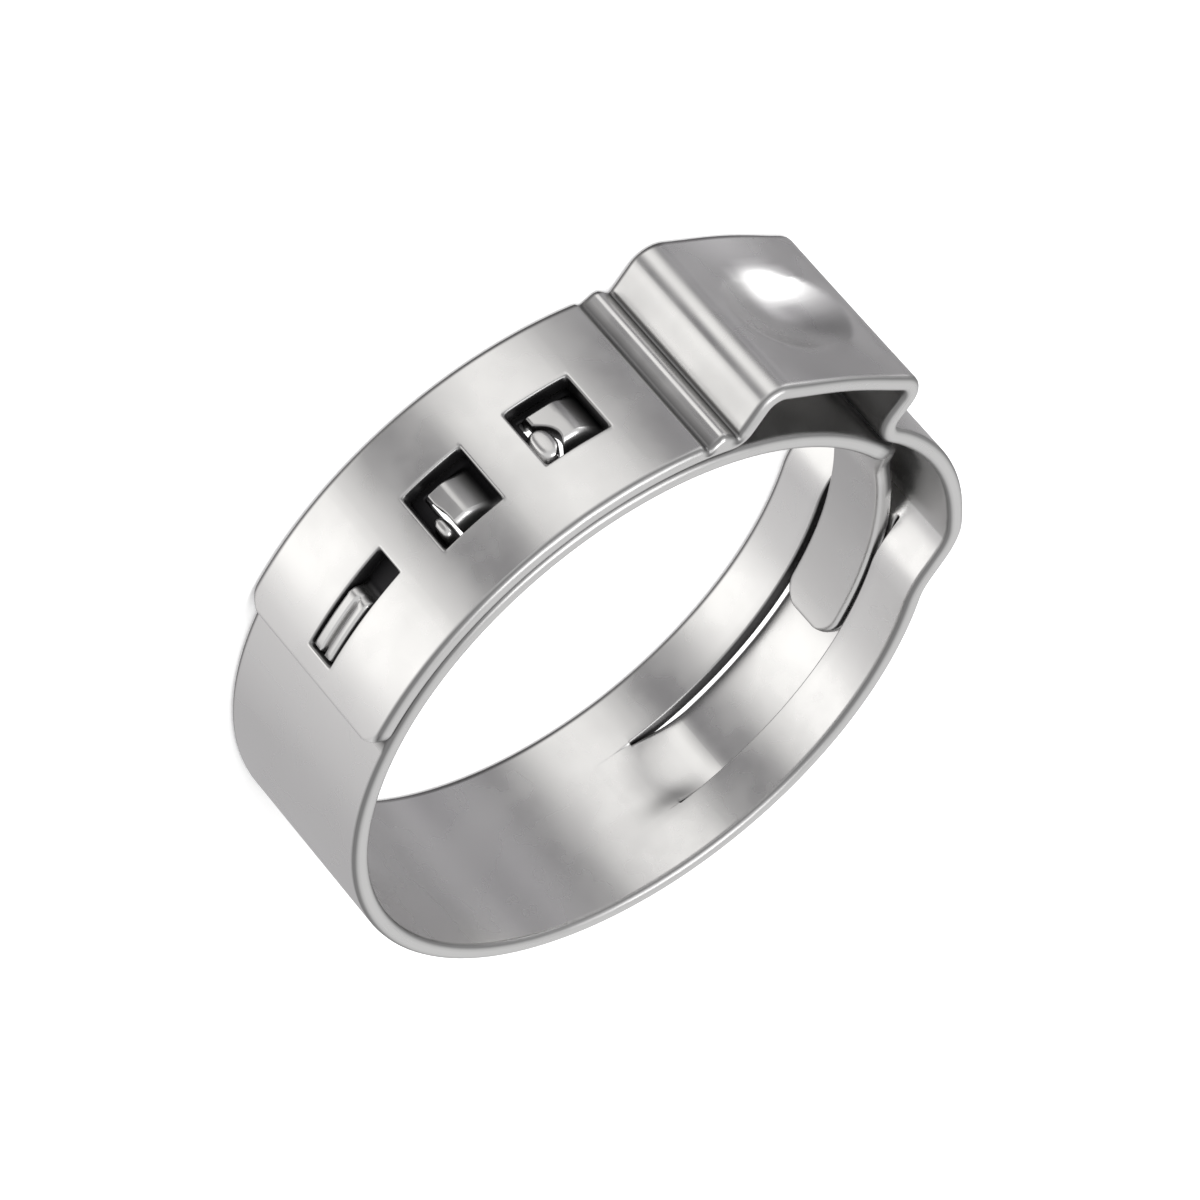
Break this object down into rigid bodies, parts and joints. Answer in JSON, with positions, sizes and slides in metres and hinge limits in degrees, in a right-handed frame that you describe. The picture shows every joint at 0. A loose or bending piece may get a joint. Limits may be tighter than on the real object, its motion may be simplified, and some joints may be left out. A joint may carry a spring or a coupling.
{
  "type": "ear hose clamp",
  "caption": "Stepless ear clamp of one stainless strip with hooks, a tongue in a channel and a dimpled ear, squeezed shut with pincers to hold a hose on a pipe end.",
  "frame": {"origin": "centre of the bore that grips the hose, on its axis at the middle of the strip's width", "axes": "+Z along the bore's axis; +Y from the axis through the middle of the ear; the windows lie towards -X"},
  "size_m": [0.0235, 0.0244, 0.007],
  "materials": {
    "polished_strip": "bright rolled stainless strip, softly polished, with rounded mill edges"
  },
  "bodies": {
    "root": {"clamp_band": "polished_strip"}
  },
  "joints": []
}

----

Go back to the listing above and please repeat it exactly.

**Answer in full**:
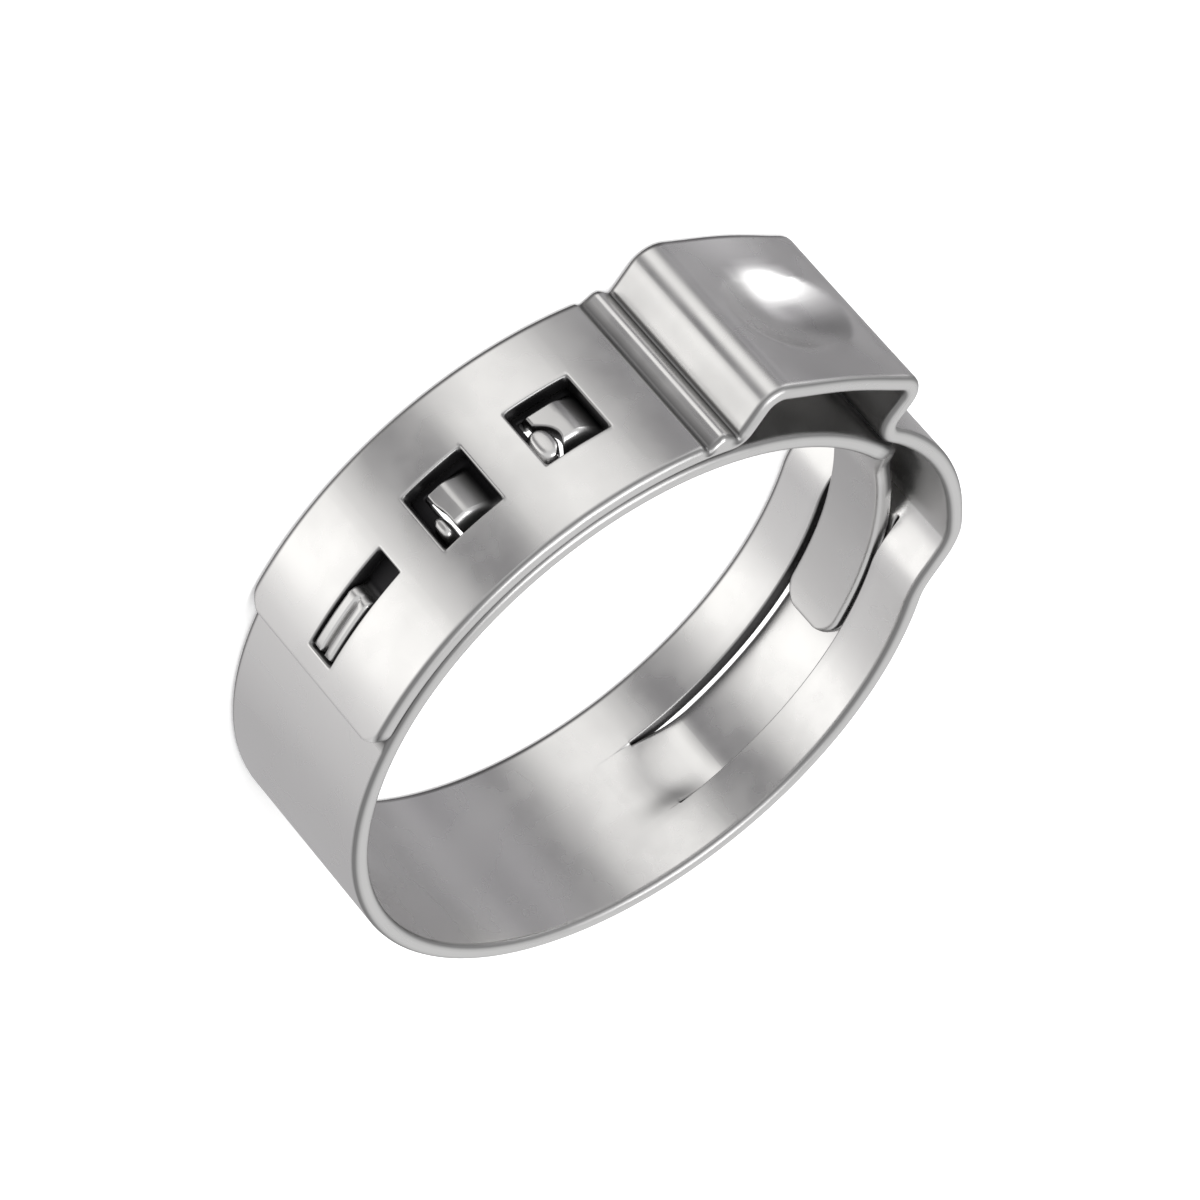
Break this object down into rigid bodies, parts and joints. Answer in JSON, with positions, sizes and slides in metres and hinge limits in degrees, in a right-handed frame that you describe. The picture shows every joint at 0. A loose or bending piece may get a joint. Limits may be tighter than on the real object, its motion may be simplified, and some joints may be left out. A joint may carry a spring or a coupling.
{
  "type": "ear hose clamp",
  "caption": "Stepless ear clamp of one stainless strip with hooks, a tongue in a channel and a dimpled ear, squeezed shut with pincers to hold a hose on a pipe end.",
  "frame": {"origin": "centre of the bore that grips the hose, on its axis at the middle of the strip's width", "axes": "+Z along the bore's axis; +Y from the axis through the middle of the ear; the windows lie towards -X"},
  "size_m": [0.0235, 0.0244, 0.007],
  "materials": {
    "polished_strip": "bright rolled stainless strip, softly polished, with rounded mill edges"
  },
  "bodies": {
    "root": {"clamp_band": "polished_strip"}
  },
  "joints": []
}